Entries with model source code:
====
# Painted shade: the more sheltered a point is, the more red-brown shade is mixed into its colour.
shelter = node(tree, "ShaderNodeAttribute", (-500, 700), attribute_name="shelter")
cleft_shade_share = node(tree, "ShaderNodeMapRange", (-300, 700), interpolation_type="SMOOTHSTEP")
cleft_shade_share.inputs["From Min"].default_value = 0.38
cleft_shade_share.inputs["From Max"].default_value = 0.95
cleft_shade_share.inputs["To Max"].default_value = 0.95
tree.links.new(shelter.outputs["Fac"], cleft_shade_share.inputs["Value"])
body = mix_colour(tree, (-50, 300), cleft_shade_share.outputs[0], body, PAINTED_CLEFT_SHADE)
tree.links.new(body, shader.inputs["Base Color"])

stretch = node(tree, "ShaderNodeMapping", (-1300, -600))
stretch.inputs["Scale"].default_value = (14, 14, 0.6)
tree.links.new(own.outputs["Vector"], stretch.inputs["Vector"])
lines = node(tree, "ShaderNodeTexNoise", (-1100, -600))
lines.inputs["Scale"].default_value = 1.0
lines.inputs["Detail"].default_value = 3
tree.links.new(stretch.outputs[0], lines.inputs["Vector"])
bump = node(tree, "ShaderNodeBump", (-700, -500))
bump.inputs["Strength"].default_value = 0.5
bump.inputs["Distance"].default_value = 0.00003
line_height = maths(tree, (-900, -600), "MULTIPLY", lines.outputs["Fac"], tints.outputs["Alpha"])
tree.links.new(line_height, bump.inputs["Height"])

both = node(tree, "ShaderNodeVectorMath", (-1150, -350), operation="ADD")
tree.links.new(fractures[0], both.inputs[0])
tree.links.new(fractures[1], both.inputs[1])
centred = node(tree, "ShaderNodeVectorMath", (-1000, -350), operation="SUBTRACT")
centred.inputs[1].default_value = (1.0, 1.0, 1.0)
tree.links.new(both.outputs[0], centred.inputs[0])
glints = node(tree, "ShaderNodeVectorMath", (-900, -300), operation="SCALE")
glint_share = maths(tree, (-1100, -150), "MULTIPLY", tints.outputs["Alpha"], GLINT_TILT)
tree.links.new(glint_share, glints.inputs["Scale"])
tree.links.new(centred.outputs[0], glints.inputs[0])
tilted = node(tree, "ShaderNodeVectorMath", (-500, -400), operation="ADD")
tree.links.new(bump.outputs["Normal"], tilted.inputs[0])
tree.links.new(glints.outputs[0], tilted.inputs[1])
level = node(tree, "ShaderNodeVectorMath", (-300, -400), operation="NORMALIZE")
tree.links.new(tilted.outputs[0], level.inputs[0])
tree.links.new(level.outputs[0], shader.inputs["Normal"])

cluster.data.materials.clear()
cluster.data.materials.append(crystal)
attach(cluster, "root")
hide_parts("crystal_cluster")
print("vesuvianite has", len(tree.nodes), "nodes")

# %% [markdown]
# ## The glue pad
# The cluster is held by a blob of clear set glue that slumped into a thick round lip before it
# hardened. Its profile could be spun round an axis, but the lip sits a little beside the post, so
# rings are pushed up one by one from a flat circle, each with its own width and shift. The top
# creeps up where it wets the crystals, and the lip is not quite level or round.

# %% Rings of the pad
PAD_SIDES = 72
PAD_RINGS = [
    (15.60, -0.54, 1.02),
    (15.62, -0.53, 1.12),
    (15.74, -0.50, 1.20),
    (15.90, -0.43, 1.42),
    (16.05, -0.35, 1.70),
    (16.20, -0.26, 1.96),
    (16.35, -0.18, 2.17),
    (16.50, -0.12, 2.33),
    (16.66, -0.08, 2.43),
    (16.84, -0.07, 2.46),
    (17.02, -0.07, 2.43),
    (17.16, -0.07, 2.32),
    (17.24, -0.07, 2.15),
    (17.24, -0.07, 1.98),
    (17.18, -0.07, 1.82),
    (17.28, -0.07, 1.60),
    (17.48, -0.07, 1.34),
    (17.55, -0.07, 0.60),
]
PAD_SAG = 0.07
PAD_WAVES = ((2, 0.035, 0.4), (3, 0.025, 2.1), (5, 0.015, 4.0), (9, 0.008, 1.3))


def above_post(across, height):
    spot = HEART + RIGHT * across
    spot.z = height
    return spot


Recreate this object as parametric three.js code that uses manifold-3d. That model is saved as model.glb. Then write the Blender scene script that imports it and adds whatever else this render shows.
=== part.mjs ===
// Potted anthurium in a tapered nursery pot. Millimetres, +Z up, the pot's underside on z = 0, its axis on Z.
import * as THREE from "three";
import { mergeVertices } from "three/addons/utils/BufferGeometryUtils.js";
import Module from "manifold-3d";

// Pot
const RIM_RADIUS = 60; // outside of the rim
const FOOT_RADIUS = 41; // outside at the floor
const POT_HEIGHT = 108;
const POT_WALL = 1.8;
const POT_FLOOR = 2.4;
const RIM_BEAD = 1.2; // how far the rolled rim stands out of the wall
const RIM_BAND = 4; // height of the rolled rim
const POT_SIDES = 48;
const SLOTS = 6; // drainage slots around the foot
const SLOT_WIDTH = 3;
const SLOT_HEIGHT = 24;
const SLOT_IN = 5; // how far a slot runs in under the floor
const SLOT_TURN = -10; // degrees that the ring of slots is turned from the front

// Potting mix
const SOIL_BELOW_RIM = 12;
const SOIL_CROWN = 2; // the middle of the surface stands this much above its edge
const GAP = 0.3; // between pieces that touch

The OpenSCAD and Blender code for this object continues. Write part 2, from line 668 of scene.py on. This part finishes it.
====
> **Written instruction**
Type out the full listing again, exactly as given.

> **Task output**
# Painted shade: the more sheltered a point is, the more red-brown shade is mixed into its colour.
shelter = node(tree, "ShaderNodeAttribute", (-500, 700), attribute_name="shelter")
cleft_shade_share = node(tree, "ShaderNodeMapRange", (-300, 700), interpolation_type="SMOOTHSTEP")
cleft_shade_share.inputs["From Min"].default_value = 0.38
cleft_shade_share.inputs["From Max"].default_value = 0.95
cleft_shade_share.inputs["To Max"].default_value = 0.95
tree.links.new(shelter.outputs["Fac"], cleft_shade_share.inputs["Value"])
body = mix_colour(tree, (-50, 300), cleft_shade_share.outputs[0], body, PAINTED_CLEFT_SHADE)
tree.links.new(body, shader.inputs["Base Color"])

stretch = node(tree, "ShaderNodeMapping", (-1300, -600))
stretch.inputs["Scale"].default_value = (14, 14, 0.6)
tree.links.new(own.outputs["Vector"], stretch.inputs["Vector"])
lines = node(tree, "ShaderNodeTexNoise", (-1100, -600))
lines.inputs["Scale"].default_value = 1.0
lines.inputs["Detail"].default_value = 3
tree.links.new(stretch.outputs[0], lines.inputs["Vector"])
bump = node(tree, "ShaderNodeBump", (-700, -500))
bump.inputs["Strength"].default_value = 0.5
bump.inputs["Distance"].default_value = 0.00003
line_height = maths(tree, (-900, -600), "MULTIPLY", lines.outputs["Fac"], tints.outputs["Alpha"])
tree.links.new(line_height, bump.inputs["Height"])

both = node(tree, "ShaderNodeVectorMath", (-1150, -350), operation="ADD")
tree.links.new(fractures[0], both.inputs[0])
tree.links.new(fractures[1], both.inputs[1])
centred = node(tree, "ShaderNodeVectorMath", (-1000, -350), operation="SUBTRACT")
centred.inputs[1].default_value = (1.0, 1.0, 1.0)
tree.links.new(both.outputs[0], centred.inputs[0])
glints = node(tree, "ShaderNodeVectorMath", (-900, -300), operation="SCALE")
glint_share = maths(tree, (-1100, -150), "MULTIPLY", tints.outputs["Alpha"], GLINT_TILT)
tree.links.new(glint_share, glints.inputs["Scale"])
tree.links.new(centred.outputs[0], glints.inputs[0])
tilted = node(tree, "ShaderNodeVectorMath", (-500, -400), operation="ADD")
tree.links.new(bump.outputs["Normal"], tilted.inputs[0])
tree.links.new(glints.outputs[0], tilted.inputs[1])
level = node(tree, "ShaderNodeVectorMath", (-300, -400), operation="NORMALIZE")
tree.links.new(tilted.outputs[0], level.inputs[0])
tree.links.new(level.outputs[0], shader.inputs["Normal"])

cluster.data.materials.clear()
cluster.data.materials.append(crystal)
attach(cluster, "root")
hide_parts("crystal_cluster")
print("vesuvianite has", len(tree.nodes), "nodes")

# %% [markdown]
# ## The glue pad
# The cluster is held by a blob of clear set glue that slumped into a thick round lip before it
# hardened. Its profile could be spun round an axis, but the lip sits a little beside the post, so
# rings are pushed up one by one from a flat circle, each with its own width and shift. The top
# creeps up where it wets the crystals, and the lip is not quite level or round.

# %% Rings of the pad
PAD_SIDES = 72
PAD_RINGS = [
    (15.60, -0.54, 1.02),
    (15.62, -0.53, 1.12),
    (15.74, -0.50, 1.20),
    (15.90, -0.43, 1.42),
    (16.05, -0.35, 1.70),
    (16.20, -0.26, 1.96),
    (16.35, -0.18, 2.17),
    (16.50, -0.12, 2.33),
    (16.66, -0.08, 2.43),
    (16.84, -0.07, 2.46),
    (17.02, -0.07, 2.43),
    (17.16, -0.07, 2.32),
    (17.24, -0.07, 2.15),
    (17.24, -0.07, 1.98),
    (17.18, -0.07, 1.82),
    (17.28, -0.07, 1.60),
    (17.48, -0.07, 1.34),
    (17.55, -0.07, 0.60),
]
PAD_SAG = 0.07
PAD_WAVES = ((2, 0.035, 0.4), (3, 0.025, 2.1), (5, 0.015, 4.0), (9, 0.008, 1.3))


def above_post(across, height):
    spot = HEART + RIGHT * across
    spot.z = height
    return spot


Recreate this object as parametric three.js code that uses manifold-3d. That model is saved as model.glb. Then write the Blender scene script that imports it and adds whatever else this render shows.
=== part.mjs ===
// Potted anthurium in a tapered nursery pot. Millimetres, +Z up, the pot's underside on z = 0, its axis on Z.
import * as THREE from "three";
import { mergeVertices } from "three/addons/utils/BufferGeometryUtils.js";
import Module from "manifold-3d";

// Pot
const RIM_RADIUS = 60; // outside of the rim
const FOOT_RADIUS = 41; // outside at the floor
const POT_HEIGHT = 108;
const POT_WALL = 1.8;
const POT_FLOOR = 2.4;
const RIM_BEAD = 1.2; // how far the rolled rim stands out of the wall
const RIM_BAND = 4; // height of the rolled rim
const POT_SIDES = 48;
const SLOTS = 6; // drainage slots around the foot
const SLOT_WIDTH = 3;
const SLOT_HEIGHT = 24;
const SLOT_IN = 5; // how far a slot runs in under the floor
const SLOT_TURN = -10; // degrees that the ring of slots is turned from the front

// Potting mix
const SOIL_BELOW_RIM = 12;
const SOIL_CROWN = 2; // the middle of the surface stands this much above its edge
const GAP = 0.3; // between pieces that touch

The OpenSCAD and Blender code for this object continues. Write part 2, from line 668 of scene.py on. This part finishes it.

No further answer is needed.